Third, we used the human capital method rather than the friction costs method to calculate work absence costs, because the PRODISQ absenteeism module only asked number of absent days during a period of 3 months, while friction period was longer at the time of data collection (approximately 5 months) [
37]. Therefore, end of the friction period could not be identified.
Fourth, sampling uncertainty was estimated using the non-parametric bootstrapping approach. Alternatively, another common approach for the handling of trial-based data would have been to estimate the mean total costs per treatment condition using a GLM that assumes a Gamma distribution for costs (i.e., to accommodate the skewness in the distribution of costs). This would also allow for the regression-based adjustment of cost estimates through the inclusion of possible covariates in the GLM. It could therefore be considered a limitation that non-adjusted costs were reported.
Fifth, sample sizes for the present study were rather small.
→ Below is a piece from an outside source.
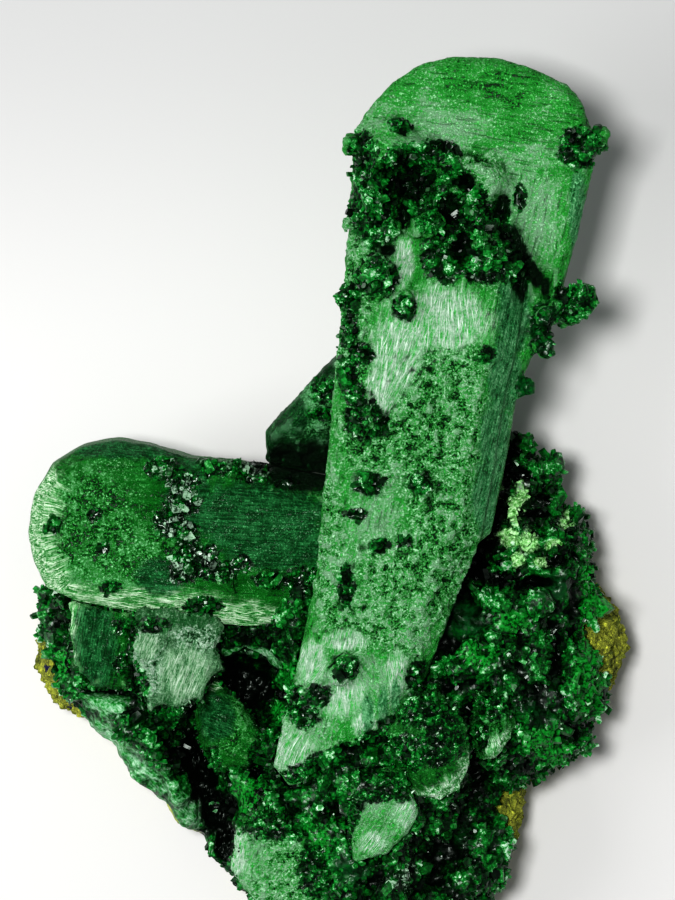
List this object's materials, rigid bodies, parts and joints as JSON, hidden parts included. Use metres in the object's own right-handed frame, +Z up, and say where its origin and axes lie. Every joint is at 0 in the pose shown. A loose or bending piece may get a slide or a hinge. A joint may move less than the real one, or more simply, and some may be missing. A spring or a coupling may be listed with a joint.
{
  "type": "malachite with azurite",
  "caption": "Bladed green malachite crystals after azurite with a dark drusy crust, on a piece of ochre rock that is flat underneath, lying on its back.",
  "frame": {"origin": "on the flat underside that the specimen rests on, under the middle of its bounding box", "axes": "+Z up, out of the face that the picture looks down on; +Y the way the tall blade points; +X to the right of someone looking down on it"},
  "size_m": [0.0983, 0.1505, 0.0467],
  "materials": {
    "tall_blade": "satin",
    "left_blade": "satin",
    "rear_blade": "satin",
    "shelf_blade": "satin",
    "broken_blade": "satin",
    "hollow_blade": "satin",
    "lower_left_blade": "satin",
    "lower_middle_blade": "satin",
    "rim_blade": "satin",
    "small_rim_blade": "satin",
    "rock_base": "matte",
    "drusy_crust": "gloss"
  },
  "bodies": {
    "root": {"tall_blade": "tall_blade", "left_blade": "left_blade", "rear_blade": "rear_blade", "shelf_blade": "shelf_blade", "broken_blade": "broken_blade", "hollow_blade": "hollow_blade", "lower_left_blade": "lower_left_blade", "lower_middle_blade": "lower_middle_blade", "rim_blade": "rim_blade", "small_rim_blade": "small_rim_blade", "rock_base": "rock_base", "drusy_crust": "drusy_crust"}
  },
  "joints": []
}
Results need to be replicated in studies with larger sample sizes. However, other economic evaluations are also performed using small sample sizes. Sensitivity analyses and bootstrapping are required to correct for sampling uncertainty and to prevent chance findings. As expected, costs were not normally distributed and, therefore, a condition for regression was not met (normal distribution of the residuals). We therefore performed non-parametric bootstrap resampling. However, baseline costs were also skewed and had outliers, and regressing baseline costs onto total costs [
49] resulted in non-normal distribution of residuals, even after transformation to the natural logarithm. Several methods to deal with the problem of outliers have been advocated [
49]. However, removing various percentages (2, 5, 10, 20, or 30%) of observations at the extremes, resulted in non-normally distributed residuals and in inconsistent regression coefficients of baseline costs (B = 0.84, 0.82, 0.79, 0.72, 0.66, respectively; base-case analyses: B = 0.86). Therefore, the best option to correct for baseline costs [
49] was impossible in the present data, and it is most prudent to perform the delta method to control for baseline costs rather than regression-based adjustment [
49] (see also
Methods).
Furthermore, we chose for easy methods to deal with missing data because the number of missings was limited. The proportion of missing values was not significantly associated with treatment allocation, nor with baseline and previous observed depression scores or baseline demographics. Last observation carried forward, next observation carried backward, and mean imputation have been shown to perform as good as multiple imputation [
59].
Finally, of all parameters that we varied in the sensitivity analyses, correction for baseline costs was the only factor that changed the willingness to pay, but probability of cost-effectiveness at the a priori threshold of €50,000 remained similar to the base-case analysis. Correction for baseline costs is relatively new in economic evaluations, in contrast to epidemiology and statistics, were controlling for baseline differences is standard practise to get valid results [
60]. The present results show that the impact of controlling for baseline may be considerable and suggest that, as in other fields of research, results without baseline correction may be invalid.